Thanks a lot, grinski


----------



## oirobi

Not sure as to the term of endearment (better ask native speakers if they'd perceive that as one), but I'm sure that Grinski's suggestions sound better, especially the first one. And "sweet little bad girl" is safer in that there's nothing rude about it, for sure!


----------



## grinski

В нете куча словарей и синонимов:
crabby - склочная
choosy - избирательная, трудно угодить
BTW, "sweet little bad girl" was found in some blog name.


----------



## rusita preciosa

Can you provide context? Why and to whom is it going to be said/written?
(Quite honestly, all the options above wold sound absolutely insulting to a native speaker - except perhaps "sweet bad girl", but it is a bit awkward).

I would ask this question in "english only".


----------



## rusita preciosa

*Sweet little rascal *could work, but w/o context it is hard to say for sure.


----------



## Andrew1980

It is just e-mail correspondence between two lovers who are in different countries, So they want to express their affection to each other by calling each other such endearing names like: dear, honey, sweetheart. Sometimes they have arguments about unimportant matters like all loving partners but come to terms with each other very quickly. 
Once she asked him things which he could not do (arrive earlier) because of his job duties which made her angry and desperate though reasons were objective. Then she did not answer some questions of her boyfriend which made already him angry. he said: "Do you think you can ignore my letters while I am waiting each time to see you in Skype."  But soon he mellowed and told her tenderly: "You are my little sweet bad girl" while she answered: "Yeah I am so bad and nasty because I am without you for so long. I cannot live without you for so long as my life passes on (like she needs to marry). When I am with you I do not get in hair"


----------



## oirobi

Ребята, даже носители языка не всегда могут прийти к общему мнению!
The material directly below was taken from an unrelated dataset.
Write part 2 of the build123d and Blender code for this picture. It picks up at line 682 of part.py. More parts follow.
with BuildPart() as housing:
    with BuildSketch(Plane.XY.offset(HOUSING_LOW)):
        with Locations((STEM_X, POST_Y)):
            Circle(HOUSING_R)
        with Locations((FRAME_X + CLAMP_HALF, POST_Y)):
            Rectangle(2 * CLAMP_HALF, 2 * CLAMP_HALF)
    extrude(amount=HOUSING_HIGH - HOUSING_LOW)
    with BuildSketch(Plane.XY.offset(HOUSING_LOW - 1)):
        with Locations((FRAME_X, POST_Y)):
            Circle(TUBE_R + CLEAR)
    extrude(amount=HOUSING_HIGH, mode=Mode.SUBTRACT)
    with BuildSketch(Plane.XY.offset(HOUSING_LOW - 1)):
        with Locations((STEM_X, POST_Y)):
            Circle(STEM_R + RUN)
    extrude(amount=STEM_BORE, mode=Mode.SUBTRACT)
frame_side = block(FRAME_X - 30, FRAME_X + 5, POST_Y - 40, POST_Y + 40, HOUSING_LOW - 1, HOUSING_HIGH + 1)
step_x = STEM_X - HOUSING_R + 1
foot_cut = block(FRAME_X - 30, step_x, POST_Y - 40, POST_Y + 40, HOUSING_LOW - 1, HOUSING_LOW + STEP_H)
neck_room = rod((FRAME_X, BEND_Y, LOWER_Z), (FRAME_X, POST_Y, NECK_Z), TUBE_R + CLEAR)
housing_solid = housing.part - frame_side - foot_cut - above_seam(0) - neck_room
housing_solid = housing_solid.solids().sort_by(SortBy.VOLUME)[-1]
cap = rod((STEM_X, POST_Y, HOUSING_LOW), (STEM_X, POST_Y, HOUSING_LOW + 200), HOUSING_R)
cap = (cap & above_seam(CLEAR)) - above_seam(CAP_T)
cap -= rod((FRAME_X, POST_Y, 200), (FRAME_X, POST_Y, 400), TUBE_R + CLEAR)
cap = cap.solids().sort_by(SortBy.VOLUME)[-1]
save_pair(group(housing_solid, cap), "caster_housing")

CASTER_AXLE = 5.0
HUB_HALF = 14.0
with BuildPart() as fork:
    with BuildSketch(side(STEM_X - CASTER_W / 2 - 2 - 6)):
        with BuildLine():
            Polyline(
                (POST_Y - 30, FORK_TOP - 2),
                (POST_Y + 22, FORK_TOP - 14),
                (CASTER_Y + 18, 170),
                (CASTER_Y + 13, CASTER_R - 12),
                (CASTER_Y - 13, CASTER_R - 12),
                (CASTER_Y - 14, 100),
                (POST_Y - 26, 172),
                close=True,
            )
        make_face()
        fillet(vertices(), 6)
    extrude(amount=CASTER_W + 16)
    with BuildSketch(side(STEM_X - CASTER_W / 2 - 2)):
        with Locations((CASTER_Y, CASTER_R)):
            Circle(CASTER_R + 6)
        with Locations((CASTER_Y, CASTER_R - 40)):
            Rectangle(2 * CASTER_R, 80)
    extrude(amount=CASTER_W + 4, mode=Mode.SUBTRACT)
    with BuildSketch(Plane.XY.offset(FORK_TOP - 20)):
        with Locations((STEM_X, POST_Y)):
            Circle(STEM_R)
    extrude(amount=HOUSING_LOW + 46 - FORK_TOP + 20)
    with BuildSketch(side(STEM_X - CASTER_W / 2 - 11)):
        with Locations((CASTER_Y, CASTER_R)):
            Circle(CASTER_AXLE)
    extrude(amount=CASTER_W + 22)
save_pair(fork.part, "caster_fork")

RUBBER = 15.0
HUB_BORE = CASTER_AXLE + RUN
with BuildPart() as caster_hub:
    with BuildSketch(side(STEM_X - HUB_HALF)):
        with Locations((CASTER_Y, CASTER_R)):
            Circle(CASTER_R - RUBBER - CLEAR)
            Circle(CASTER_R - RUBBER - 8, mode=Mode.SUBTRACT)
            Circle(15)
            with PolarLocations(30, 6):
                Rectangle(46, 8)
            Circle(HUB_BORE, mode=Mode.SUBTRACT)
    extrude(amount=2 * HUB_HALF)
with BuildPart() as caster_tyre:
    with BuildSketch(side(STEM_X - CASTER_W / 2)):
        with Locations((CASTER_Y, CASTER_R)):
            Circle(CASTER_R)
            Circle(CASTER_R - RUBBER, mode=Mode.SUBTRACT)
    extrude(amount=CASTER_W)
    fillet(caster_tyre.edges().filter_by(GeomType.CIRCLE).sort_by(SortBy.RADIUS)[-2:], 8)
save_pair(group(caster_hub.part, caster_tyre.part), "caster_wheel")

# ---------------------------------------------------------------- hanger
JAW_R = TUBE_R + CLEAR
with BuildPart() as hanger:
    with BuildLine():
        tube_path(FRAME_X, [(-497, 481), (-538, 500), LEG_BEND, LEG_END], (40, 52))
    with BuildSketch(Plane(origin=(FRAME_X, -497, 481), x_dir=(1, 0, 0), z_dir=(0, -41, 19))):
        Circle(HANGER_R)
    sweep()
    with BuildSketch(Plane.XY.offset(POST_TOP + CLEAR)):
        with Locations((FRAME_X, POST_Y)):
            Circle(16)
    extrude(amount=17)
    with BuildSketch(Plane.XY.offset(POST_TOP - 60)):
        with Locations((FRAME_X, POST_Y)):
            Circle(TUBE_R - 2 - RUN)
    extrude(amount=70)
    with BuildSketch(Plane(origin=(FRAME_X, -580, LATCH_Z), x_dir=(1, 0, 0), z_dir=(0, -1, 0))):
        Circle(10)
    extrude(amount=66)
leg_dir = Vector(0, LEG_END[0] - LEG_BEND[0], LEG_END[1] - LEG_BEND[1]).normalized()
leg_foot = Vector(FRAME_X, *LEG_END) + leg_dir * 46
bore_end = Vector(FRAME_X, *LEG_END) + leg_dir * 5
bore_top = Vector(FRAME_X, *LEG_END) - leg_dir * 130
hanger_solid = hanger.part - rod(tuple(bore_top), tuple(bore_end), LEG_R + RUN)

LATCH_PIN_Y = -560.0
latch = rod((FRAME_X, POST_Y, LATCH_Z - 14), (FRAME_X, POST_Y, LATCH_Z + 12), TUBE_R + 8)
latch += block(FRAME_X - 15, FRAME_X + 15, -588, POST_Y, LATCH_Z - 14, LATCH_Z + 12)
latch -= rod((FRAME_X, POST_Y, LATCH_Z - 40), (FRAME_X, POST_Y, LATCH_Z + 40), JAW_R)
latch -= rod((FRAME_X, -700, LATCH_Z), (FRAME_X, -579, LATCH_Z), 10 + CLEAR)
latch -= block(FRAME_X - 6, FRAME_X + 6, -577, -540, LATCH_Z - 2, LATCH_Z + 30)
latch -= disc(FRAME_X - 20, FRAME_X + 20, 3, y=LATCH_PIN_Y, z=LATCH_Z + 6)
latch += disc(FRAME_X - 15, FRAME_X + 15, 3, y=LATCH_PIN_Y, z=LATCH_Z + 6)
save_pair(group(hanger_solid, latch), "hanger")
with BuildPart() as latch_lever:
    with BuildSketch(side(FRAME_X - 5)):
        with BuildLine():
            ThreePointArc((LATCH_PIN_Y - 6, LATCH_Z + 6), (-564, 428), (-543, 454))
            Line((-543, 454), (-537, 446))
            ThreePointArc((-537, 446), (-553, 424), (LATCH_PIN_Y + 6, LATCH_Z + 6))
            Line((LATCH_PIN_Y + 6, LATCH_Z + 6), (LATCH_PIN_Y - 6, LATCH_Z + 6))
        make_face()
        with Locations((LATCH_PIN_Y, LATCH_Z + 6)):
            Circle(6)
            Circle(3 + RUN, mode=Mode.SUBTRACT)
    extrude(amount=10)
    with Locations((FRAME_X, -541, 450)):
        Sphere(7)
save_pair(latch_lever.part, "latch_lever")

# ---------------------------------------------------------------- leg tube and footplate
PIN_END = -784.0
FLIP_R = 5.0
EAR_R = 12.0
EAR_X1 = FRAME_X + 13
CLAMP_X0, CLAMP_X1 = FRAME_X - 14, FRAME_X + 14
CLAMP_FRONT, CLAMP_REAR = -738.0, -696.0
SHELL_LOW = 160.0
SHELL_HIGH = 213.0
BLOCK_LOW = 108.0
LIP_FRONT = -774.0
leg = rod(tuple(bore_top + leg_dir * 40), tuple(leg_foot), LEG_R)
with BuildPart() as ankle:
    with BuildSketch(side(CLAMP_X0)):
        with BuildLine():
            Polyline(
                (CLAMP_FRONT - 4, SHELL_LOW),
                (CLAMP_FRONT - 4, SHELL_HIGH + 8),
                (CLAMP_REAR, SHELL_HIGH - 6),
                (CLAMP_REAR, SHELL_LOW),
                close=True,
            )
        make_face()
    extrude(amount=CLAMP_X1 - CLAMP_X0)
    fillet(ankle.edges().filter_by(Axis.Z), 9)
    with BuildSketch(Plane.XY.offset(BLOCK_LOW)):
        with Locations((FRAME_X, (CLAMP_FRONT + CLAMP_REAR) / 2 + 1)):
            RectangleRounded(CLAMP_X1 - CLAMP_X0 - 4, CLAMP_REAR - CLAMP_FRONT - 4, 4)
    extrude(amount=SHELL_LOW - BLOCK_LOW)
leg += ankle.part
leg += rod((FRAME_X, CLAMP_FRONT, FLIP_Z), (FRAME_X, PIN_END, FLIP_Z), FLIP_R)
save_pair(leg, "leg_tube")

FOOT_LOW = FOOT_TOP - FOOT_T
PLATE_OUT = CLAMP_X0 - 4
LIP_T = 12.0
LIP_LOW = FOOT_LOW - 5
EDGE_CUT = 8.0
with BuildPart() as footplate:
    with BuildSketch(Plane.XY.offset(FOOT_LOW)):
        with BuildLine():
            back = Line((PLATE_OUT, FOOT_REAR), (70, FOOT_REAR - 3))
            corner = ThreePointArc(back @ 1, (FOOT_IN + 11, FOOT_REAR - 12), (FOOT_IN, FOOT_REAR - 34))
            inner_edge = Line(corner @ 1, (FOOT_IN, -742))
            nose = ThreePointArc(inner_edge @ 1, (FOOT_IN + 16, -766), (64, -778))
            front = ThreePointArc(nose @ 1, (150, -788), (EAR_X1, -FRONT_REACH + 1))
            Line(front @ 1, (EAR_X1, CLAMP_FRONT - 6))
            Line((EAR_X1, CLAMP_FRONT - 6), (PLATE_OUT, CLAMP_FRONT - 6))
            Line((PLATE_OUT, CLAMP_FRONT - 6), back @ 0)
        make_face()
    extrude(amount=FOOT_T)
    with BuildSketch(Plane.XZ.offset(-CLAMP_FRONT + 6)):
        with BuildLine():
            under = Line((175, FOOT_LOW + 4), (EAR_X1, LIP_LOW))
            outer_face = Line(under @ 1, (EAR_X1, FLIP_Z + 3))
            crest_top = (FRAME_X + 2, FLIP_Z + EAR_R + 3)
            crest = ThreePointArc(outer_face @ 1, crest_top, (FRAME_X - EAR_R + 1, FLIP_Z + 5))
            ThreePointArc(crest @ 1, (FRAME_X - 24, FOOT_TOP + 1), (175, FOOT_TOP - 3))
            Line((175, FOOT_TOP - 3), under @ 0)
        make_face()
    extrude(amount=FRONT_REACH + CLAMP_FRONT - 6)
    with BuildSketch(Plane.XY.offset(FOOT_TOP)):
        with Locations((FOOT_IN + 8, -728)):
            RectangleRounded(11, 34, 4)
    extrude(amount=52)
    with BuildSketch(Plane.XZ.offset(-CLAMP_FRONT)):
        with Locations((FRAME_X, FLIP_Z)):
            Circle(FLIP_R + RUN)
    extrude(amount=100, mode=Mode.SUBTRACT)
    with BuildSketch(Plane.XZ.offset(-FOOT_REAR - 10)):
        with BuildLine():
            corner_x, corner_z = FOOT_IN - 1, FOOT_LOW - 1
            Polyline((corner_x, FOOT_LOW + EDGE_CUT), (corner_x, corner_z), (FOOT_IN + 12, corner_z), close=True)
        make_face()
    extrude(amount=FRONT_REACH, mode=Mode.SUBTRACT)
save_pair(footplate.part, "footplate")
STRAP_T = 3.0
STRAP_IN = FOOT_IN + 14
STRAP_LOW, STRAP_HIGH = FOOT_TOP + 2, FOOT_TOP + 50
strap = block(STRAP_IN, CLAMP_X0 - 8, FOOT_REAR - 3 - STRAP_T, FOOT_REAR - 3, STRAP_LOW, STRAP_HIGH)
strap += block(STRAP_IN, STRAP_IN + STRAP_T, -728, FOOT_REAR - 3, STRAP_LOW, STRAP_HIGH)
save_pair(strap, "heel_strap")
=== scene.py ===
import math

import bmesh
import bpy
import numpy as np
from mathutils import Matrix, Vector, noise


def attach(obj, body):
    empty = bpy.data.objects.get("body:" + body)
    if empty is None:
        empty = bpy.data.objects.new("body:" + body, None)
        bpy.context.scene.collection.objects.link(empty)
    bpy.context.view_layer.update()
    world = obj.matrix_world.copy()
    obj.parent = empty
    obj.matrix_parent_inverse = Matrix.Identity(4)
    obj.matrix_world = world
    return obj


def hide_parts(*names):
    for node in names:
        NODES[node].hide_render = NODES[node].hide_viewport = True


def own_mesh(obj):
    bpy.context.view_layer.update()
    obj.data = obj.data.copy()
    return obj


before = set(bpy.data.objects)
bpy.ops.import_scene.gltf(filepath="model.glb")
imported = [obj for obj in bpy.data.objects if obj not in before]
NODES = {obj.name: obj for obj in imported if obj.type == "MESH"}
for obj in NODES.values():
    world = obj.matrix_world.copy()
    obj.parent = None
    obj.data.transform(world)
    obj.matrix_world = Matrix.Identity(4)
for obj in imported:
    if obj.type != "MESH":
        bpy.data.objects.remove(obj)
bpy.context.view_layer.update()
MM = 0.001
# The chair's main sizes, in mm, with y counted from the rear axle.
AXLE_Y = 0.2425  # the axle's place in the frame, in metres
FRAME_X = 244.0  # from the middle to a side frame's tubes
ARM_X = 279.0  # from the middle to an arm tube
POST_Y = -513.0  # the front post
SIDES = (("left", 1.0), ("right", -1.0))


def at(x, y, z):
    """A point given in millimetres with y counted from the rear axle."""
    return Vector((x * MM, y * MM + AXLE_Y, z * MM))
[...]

А мы тут можем гадать до бесконечности! тем более такой тонкий вопрос! Я уверен, что найдется немало людей, который скажут, что ничего оскорбительного в mean и тем более bad не видят. А другие скажут, что это оскорбительно! Как сказал классик устами Винни-Пуха, "You never know with bees!" А уж о женщинах и вообще говорить не стоит! Пчел гораздо легче понять, чем женщин!


----------



## Andrew1980

Да я уж задал вопрос на English only, спасибо


----------



## rusita preciosa

*Mean* is just negative. *Bad* could be both, ofter even positive.

You can use something like *meanie* and *baddie,* that would work for the context you described, but again these are questions to ask native speakers. BTW, I would not be surprised if there are differences even between AE and BE.


----------



## grinski

Ask this question at English forum.


----------



## oirobi

Yes! Listen to Mr Grinski's advice! He knows what he's saying (unlike me)!


----------



## Andrew1980

Why are you so critical of yourself, oirobi?


----------



## LilianaB

What about: my sweet angry girl? There is nothing negative about _angry_, in such a context, at least.


----------



## Andrew1980

Actually, in English only section http://forum.wordreference.com/showthread.php?t=2405007&p=12092474#post12092474I liked suggestion of "Little Miss Crankypants"


----------